⟨

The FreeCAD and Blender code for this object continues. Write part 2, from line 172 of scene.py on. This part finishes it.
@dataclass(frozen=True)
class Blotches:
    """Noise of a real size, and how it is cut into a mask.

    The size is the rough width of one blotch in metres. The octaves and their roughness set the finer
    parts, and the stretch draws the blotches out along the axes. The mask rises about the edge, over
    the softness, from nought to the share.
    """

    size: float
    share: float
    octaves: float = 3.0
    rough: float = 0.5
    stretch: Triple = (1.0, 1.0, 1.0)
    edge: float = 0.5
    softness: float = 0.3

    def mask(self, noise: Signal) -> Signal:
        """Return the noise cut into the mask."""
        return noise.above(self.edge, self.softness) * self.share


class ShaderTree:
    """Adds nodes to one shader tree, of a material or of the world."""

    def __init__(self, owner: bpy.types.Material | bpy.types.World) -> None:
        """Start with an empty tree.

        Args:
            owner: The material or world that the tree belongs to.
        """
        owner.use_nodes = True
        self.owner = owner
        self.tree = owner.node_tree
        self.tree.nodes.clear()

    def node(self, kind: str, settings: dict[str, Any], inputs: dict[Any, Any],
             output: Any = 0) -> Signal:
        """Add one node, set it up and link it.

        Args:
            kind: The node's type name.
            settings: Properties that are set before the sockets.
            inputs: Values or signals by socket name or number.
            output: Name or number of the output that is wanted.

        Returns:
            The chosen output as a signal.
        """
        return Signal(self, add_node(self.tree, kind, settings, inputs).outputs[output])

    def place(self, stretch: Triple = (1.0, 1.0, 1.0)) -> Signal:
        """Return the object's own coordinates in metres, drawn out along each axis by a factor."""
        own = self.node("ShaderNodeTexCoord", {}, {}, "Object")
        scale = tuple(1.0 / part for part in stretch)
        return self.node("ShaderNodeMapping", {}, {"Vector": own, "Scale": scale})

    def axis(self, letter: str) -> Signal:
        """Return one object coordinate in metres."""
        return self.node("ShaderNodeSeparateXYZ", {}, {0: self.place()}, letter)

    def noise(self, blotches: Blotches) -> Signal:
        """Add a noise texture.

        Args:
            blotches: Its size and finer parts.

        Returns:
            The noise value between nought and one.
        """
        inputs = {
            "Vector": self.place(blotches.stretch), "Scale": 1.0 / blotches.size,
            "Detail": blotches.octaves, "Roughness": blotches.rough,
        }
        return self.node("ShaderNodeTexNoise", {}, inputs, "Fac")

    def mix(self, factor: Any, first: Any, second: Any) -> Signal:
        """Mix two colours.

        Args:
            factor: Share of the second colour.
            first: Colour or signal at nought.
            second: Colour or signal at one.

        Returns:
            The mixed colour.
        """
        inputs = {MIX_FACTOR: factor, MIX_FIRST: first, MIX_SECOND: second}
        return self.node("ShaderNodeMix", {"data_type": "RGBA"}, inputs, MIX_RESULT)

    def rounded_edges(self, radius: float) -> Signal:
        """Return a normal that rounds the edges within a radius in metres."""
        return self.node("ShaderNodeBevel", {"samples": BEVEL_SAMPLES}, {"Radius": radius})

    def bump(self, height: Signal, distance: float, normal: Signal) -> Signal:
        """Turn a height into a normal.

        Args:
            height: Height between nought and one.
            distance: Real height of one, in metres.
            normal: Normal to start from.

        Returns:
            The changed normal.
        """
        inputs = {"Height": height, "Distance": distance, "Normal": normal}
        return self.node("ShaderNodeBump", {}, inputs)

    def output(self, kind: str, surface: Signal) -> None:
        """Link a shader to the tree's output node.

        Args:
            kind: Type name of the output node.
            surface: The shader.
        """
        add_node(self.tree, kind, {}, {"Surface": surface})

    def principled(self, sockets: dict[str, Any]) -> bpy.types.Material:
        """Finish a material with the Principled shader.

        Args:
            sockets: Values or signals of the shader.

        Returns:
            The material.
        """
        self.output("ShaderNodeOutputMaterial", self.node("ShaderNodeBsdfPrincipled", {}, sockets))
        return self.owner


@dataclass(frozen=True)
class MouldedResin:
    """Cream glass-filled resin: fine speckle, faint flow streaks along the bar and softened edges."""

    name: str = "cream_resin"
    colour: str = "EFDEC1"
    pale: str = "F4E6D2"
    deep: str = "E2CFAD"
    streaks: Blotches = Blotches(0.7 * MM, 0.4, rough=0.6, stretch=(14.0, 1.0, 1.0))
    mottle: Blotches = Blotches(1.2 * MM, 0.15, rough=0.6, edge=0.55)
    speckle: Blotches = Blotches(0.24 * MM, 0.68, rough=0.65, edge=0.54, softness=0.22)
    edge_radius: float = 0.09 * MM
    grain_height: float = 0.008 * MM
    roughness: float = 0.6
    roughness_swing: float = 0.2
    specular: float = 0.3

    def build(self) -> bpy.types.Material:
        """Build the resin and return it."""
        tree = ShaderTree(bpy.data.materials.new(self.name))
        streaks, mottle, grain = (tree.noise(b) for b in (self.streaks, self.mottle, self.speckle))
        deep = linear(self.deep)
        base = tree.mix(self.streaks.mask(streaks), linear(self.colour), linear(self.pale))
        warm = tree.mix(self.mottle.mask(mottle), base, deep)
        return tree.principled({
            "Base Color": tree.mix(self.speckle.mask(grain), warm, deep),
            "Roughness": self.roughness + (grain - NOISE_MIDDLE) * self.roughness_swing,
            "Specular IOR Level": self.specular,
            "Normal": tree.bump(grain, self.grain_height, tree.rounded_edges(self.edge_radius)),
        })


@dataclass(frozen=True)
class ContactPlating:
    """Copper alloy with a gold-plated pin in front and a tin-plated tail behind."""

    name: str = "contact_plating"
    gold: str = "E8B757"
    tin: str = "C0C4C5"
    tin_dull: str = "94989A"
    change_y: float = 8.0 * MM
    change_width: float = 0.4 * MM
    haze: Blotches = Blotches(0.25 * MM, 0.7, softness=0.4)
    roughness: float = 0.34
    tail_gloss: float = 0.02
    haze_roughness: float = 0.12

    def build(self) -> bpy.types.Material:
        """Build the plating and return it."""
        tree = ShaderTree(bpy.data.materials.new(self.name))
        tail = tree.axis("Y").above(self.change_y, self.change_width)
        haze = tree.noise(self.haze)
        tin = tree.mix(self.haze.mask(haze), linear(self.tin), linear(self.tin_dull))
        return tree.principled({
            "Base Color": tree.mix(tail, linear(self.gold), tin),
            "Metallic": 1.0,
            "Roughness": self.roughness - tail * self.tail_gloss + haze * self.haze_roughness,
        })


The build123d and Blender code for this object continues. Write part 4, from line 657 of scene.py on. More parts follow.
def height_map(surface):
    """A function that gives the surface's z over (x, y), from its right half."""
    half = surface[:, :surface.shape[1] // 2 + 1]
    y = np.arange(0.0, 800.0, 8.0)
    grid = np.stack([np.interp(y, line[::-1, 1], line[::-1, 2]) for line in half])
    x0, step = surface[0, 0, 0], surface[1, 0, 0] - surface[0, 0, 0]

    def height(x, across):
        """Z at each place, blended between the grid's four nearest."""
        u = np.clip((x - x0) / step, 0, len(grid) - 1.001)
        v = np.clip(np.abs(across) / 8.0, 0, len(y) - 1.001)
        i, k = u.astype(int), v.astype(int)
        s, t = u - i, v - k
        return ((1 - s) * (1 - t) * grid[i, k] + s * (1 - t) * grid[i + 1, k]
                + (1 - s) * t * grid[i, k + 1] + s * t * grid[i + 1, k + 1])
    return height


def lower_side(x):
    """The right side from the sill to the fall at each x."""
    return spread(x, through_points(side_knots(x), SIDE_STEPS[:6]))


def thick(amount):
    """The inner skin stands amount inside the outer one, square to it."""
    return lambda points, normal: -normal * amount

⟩

Above are some records. Print them all exactly.

The FreeCAD and Blender code for this object continues. Write part 2, from line 172 of scene.py on. This part finishes it.
@dataclass(frozen=True)
class Blotches:
    """Noise of a real size, and how it is cut into a mask.

    The size is the rough width of one blotch in metres. The octaves and their roughness set the finer
    parts, and the stretch draws the blotches out along the axes. The mask rises about the edge, over
    the softness, from nought to the share.
    """

    size: float
    share: float
    octaves: float = 3.0
    rough: float = 0.5
    stretch: Triple = (1.0, 1.0, 1.0)
    edge: float = 0.5
    softness: float = 0.3

    def mask(self, noise: Signal) -> Signal:
        """Return the noise cut into the mask."""
        return noise.above(self.edge, self.softness) * self.share


class ShaderTree:
    """Adds nodes to one shader tree, of a material or of the world."""

    def __init__(self, owner: bpy.types.Material | bpy.types.World) -> None:
        """Start with an empty tree.

        Args:
            owner: The material or world that the tree belongs to.
        """
        owner.use_nodes = True
        self.owner = owner
        self.tree = owner.node_tree
        self.tree.nodes.clear()

    def node(self, kind: str, settings: dict[str, Any], inputs: dict[Any, Any],
             output: Any = 0) -> Signal:
        """Add one node, set it up and link it.

        Args:
            kind: The node's type name.
            settings: Properties that are set before the sockets.
            inputs: Values or signals by socket name or number.
            output: Name or number of the output that is wanted.

        Returns:
            The chosen output as a signal.
        """
        return Signal(self, add_node(self.tree, kind, settings, inputs).outputs[output])

    def place(self, stretch: Triple = (1.0, 1.0, 1.0)) -> Signal:
        """Return the object's own coordinates in metres, drawn out along each axis by a factor."""
        own = self.node("ShaderNodeTexCoord", {}, {}, "Object")
        scale = tuple(1.0 / part for part in stretch)
        return self.node("ShaderNodeMapping", {}, {"Vector": own, "Scale": scale})

    def axis(self, letter: str) -> Signal:
        """Return one object coordinate in metres."""
        return self.node("ShaderNodeSeparateXYZ", {}, {0: self.place()}, letter)

    def noise(self, blotches: Blotches) -> Signal:
        """Add a noise texture.

        Args:
            blotches: Its size and finer parts.

        Returns:
            The noise value between nought and one.
        """
        inputs = {
            "Vector": self.place(blotches.stretch), "Scale": 1.0 / blotches.size,
            "Detail": blotches.octaves, "Roughness": blotches.rough,
        }
        return self.node("ShaderNodeTexNoise", {}, inputs, "Fac")

    def mix(self, factor: Any, first: Any, second: Any) -> Signal:
        """Mix two colours.

        Args:
            factor: Share of the second colour.
            first: Colour or signal at nought.
            second: Colour or signal at one.

        Returns:
            The mixed colour.
        """
        inputs = {MIX_FACTOR: factor, MIX_FIRST: first, MIX_SECOND: second}
        return self.node("ShaderNodeMix", {"data_type": "RGBA"}, inputs, MIX_RESULT)

    def rounded_edges(self, radius: float) -> Signal:
        """Return a normal that rounds the edges within a radius in metres."""
        return self.node("ShaderNodeBevel", {"samples": BEVEL_SAMPLES}, {"Radius": radius})

    def bump(self, height: Signal, distance: float, normal: Signal) -> Signal:
        """Turn a height into a normal.

        Args:
            height: Height between nought and one.
            distance: Real height of one, in metres.
            normal: Normal to start from.

        Returns:
            The changed normal.
        """
        inputs = {"Height": height, "Distance": distance, "Normal": normal}
        return self.node("ShaderNodeBump", {}, inputs)

    def output(self, kind: str, surface: Signal) -> None:
        """Link a shader to the tree's output node.

        Args:
            kind: Type name of the output node.
            surface: The shader.
        """
        add_node(self.tree, kind, {}, {"Surface": surface})

    def principled(self, sockets: dict[str, Any]) -> bpy.types.Material:
        """Finish a material with the Principled shader.

        Args:
            sockets: Values or signals of the shader.

        Returns:
            The material.
        """
        self.output("ShaderNodeOutputMaterial", self.node("ShaderNodeBsdfPrincipled", {}, sockets))
        return self.owner


@dataclass(frozen=True)
class MouldedResin:
    """Cream glass-filled resin: fine speckle, faint flow streaks along the bar and softened edges."""

    name: str = "cream_resin"
    colour: str = "EFDEC1"
    pale: str = "F4E6D2"
    deep: str = "E2CFAD"
    streaks: Blotches = Blotches(0.7 * MM, 0.4, rough=0.6, stretch=(14.0, 1.0, 1.0))
    mottle: Blotches = Blotches(1.2 * MM, 0.15, rough=0.6, edge=0.55)
    speckle: Blotches = Blotches(0.24 * MM, 0.68, rough=0.65, edge=0.54, softness=0.22)
    edge_radius: float = 0.09 * MM
    grain_height: float = 0.008 * MM
    roughness: float = 0.6
    roughness_swing: float = 0.2
    specular: float = 0.3

    def build(self) -> bpy.types.Material:
        """Build the resin and return it."""
        tree = ShaderTree(bpy.data.materials.new(self.name))
        streaks, mottle, grain = (tree.noise(b) for b in (self.streaks, self.mottle, self.speckle))
        deep = linear(self.deep)
        base = tree.mix(self.streaks.mask(streaks), linear(self.colour), linear(self.pale))
        warm = tree.mix(self.mottle.mask(mottle), base, deep)
        return tree.principled({
            "Base Color": tree.mix(self.speckle.mask(grain), warm, deep),
            "Roughness": self.roughness + (grain - NOISE_MIDDLE) * self.roughness_swing,
            "Specular IOR Level": self.specular,
            "Normal": tree.bump(grain, self.grain_height, tree.rounded_edges(self.edge_radius)),
        })


@dataclass(frozen=True)
class ContactPlating:
    """Copper alloy with a gold-plated pin in front and a tin-plated tail behind."""

    name: str = "contact_plating"
    gold: str = "E8B757"
    tin: str = "C0C4C5"
    tin_dull: str = "94989A"
    change_y: float = 8.0 * MM
    change_width: float = 0.4 * MM
    haze: Blotches = Blotches(0.25 * MM, 0.7, softness=0.4)
    roughness: float = 0.34
    tail_gloss: float = 0.02
    haze_roughness: float = 0.12

    def build(self) -> bpy.types.Material:
        """Build the plating and return it."""
        tree = ShaderTree(bpy.data.materials.new(self.name))
        tail = tree.axis("Y").above(self.change_y, self.change_width)
        haze = tree.noise(self.haze)
        tin = tree.mix(self.haze.mask(haze), linear(self.tin), linear(self.tin_dull))
        return tree.principled({
            "Base Color": tree.mix(tail, linear(self.gold), tin),
            "Metallic": 1.0,
            "Roughness": self.roughness - tail * self.tail_gloss + haze * self.haze_roughness,
        })


The build123d and Blender code for this object continues. Write part 4, from line 657 of scene.py on. More parts follow.
def height_map(surface):
    """A function that gives the surface's z over (x, y), from its right half."""
    half = surface[:, :surface.shape[1] // 2 + 1]
    y = np.arange(0.0, 800.0, 8.0)
    grid = np.stack([np.interp(y, line[::-1, 1], line[::-1, 2]) for line in half])
    x0, step = surface[0, 0, 0], surface[1, 0, 0] - surface[0, 0, 0]

    def height(x, across):
        """Z at each place, blended between the grid's four nearest."""
        u = np.clip((x - x0) / step, 0, len(grid) - 1.001)
        v = np.clip(np.abs(across) / 8.0, 0, len(y) - 1.001)
        i, k = u.astype(int), v.astype(int)
        s, t = u - i, v - k
        return ((1 - s) * (1 - t) * grid[i, k] + s * (1 - t) * grid[i + 1, k]
                + (1 - s) * t * grid[i, k + 1] + s * t * grid[i + 1, k + 1])
    return height


def lower_side(x):
    """The right side from the sill to the fall at each x."""
    return spread(x, through_points(side_knots(x), SIDE_STEPS[:6]))


def thick(amount):
    """The inner skin stands amount inside the outer one, square to it."""
    return lambda points, normal: -normal * amount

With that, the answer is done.